For some vendors, data orchestration is presented as a new product category: a clean dashboard and a compelling pitch about connecting sources “in minutes, not months.” But institutions operating real lending businesses rarely start from a clean slate.

Their decisioning environments often include legacy cores, internal risk models, compliance workflows, downstream reporting feeds, batch processes, and operational queues that have evolved over many years. Changing one element in that system can ripple across dozens of dependencies.

The reality of modernizing legacy decisioning environments

In many institutions, the decisioning platform has quietly become the operational backbone of the organization.

It doesn’t just approve or decline applications. It feeds fraud review queues, triggers compliance checks, generates regulatory reports, routes applications for manual underwriting, and produces downstream files that power funding and servicing systems.

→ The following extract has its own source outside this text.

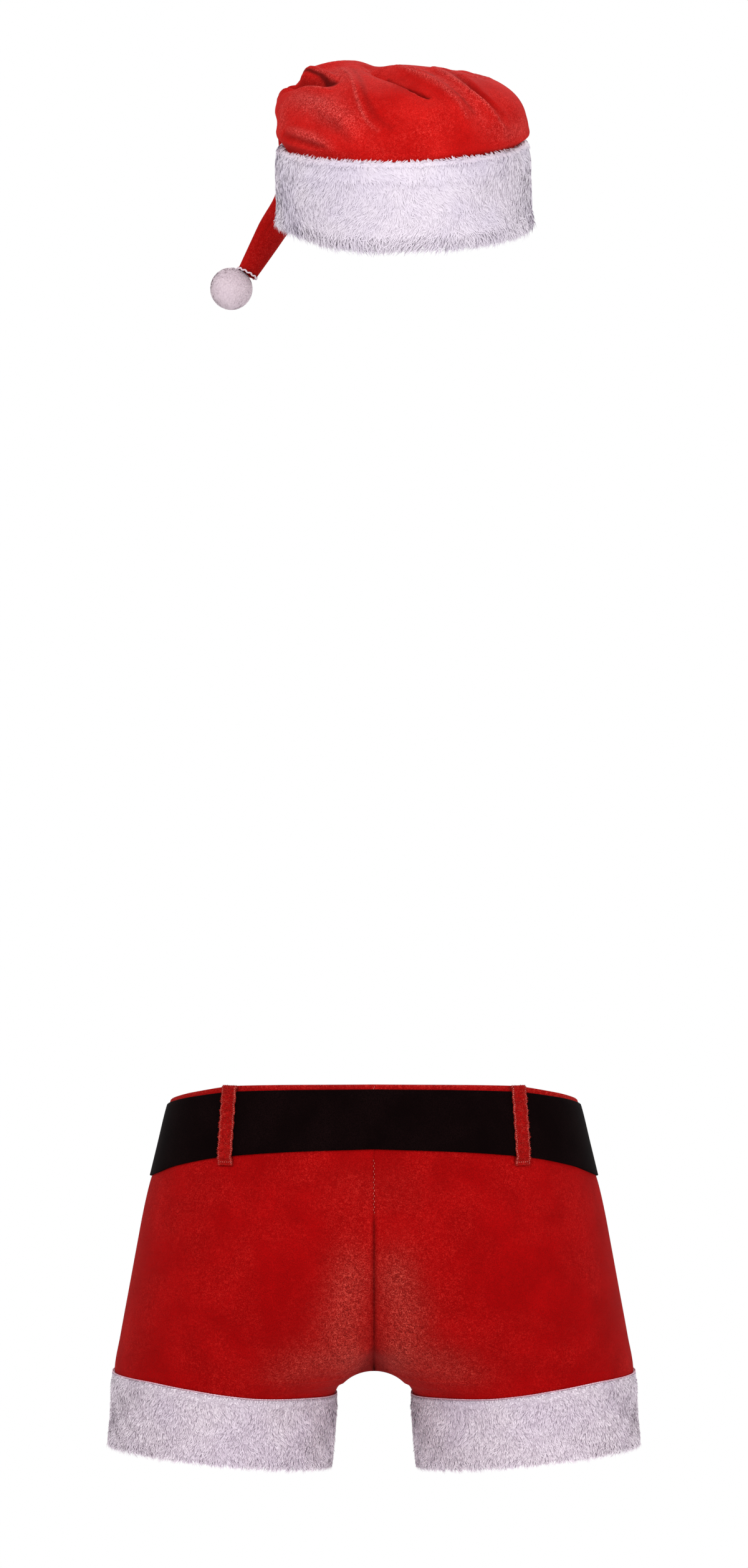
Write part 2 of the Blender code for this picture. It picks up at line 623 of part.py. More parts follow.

Over time, those connections multiply. Documentation fades. Institutional knowledge lives in the heads of a handful of engineers and risk analysts.

What looks on the surface like a simple platform replacement often reveals an ecosystem of rules, data flows, and operational dependencies that are deeply embedded in day-to-day operations.

Modernizing that environment is not simply a technology upgrade. It is a controlled migration of an operational system that touches nearly every part of the lending lifecycle.

5 things to look for in a decisioning partner when legacy systems are part of the equation

Organizations modernizing decisioning infrastructure in legacy environments typically need more than simple connectivity. They should look for partners capable of supporting five critical capabilities:

1. Architecture designed for legacy environments

Many modern fintech platforms were designed for cloud‑native deployments where teams are building new infrastructure from the ground up. That architecture can work extremely well in greenfield environments.

But most established financial institutions are modernizing around legacy infrastructure that must continue operating throughout the transition. Platforms built only for greenfield

environments may struggle when layered into existing systems that cannot simply be replaced overnight.

2. Data orchestration that enables real decision intelligence

Connecting APIs is only the first step. Decision orchestration requires managing rules, models, workflows, and data flows together — ensuring the right information reaches the right decision point without breaking downstream processes. Increasingly, this includes the ability to synthesize a 360-degree view of a customer across banking relationships — without compromising data privacy.

A decisioning partner that supports this kind of privacy-preserving data collaboration gives lenders a significant edge, unlocking richer signals for credit assessment that would otherwise remain out of reach. It must also enable the analytics, and AI tooling, necessary to iterate quickly for continual improvement and competitive differentiation.

3. A migration path, not just an implementation plan

Modernizing decisioning infrastructure rarely happens in a single deployment. Institutions often need to preserve certain workflows, redesign others, and gradually migrate critical decision logic while keeping existing systems operational.

Platforms that support phased migrations allow organizations to modernize safely without interrupting core lending operations.

4. Deployment flexibility across infrastructure environments

Many financial institutions — and the technology providers serving them — must support customers operating across a wide range of infrastructure environments.

Some institutions require fully hosted SaaS deployments. Others must operate within private cloud or on‑premise environments due to regulatory, operational, or governance requirements. For organizations supporting large and diverse client bases, that flexibility is not optional.

5. Proven experience operating in complex production environments

This is where real-world implementation experience becomes critical. For more than twenty years, GDS Link has helped financial institutions build and modernize decisioning environments across complex infrastructure landscapes. That experience includes:

· 200+ integrated credit, fraud, and data services

· 7,000+ normalized credit attributes across major bureaus

· Real-time and batch decisioning capabilities

· Multi-bureau orchestration environments

· Production implementations across global financial institutions

These integrations and capabilities were built over two decades of real implementations and production environments at scale.

The real question when evaluating decisioning platforms

If your organization is evaluating decisioning platforms as part of a long-term modernization effort, the most important question may not be which platform looks the most modern in a product demo.

The real question is which platform is designed to operate in the complexity most financial institutions actually live with That doesn’t mean longer time to implementation – it means quality execution.

Because modern decisioning is not just about faster APIs or cleaner interfaces. It’s about building a decisioning foundation that can support legacy infrastructure today while enabling the next generation of lending capabilities tomorrow.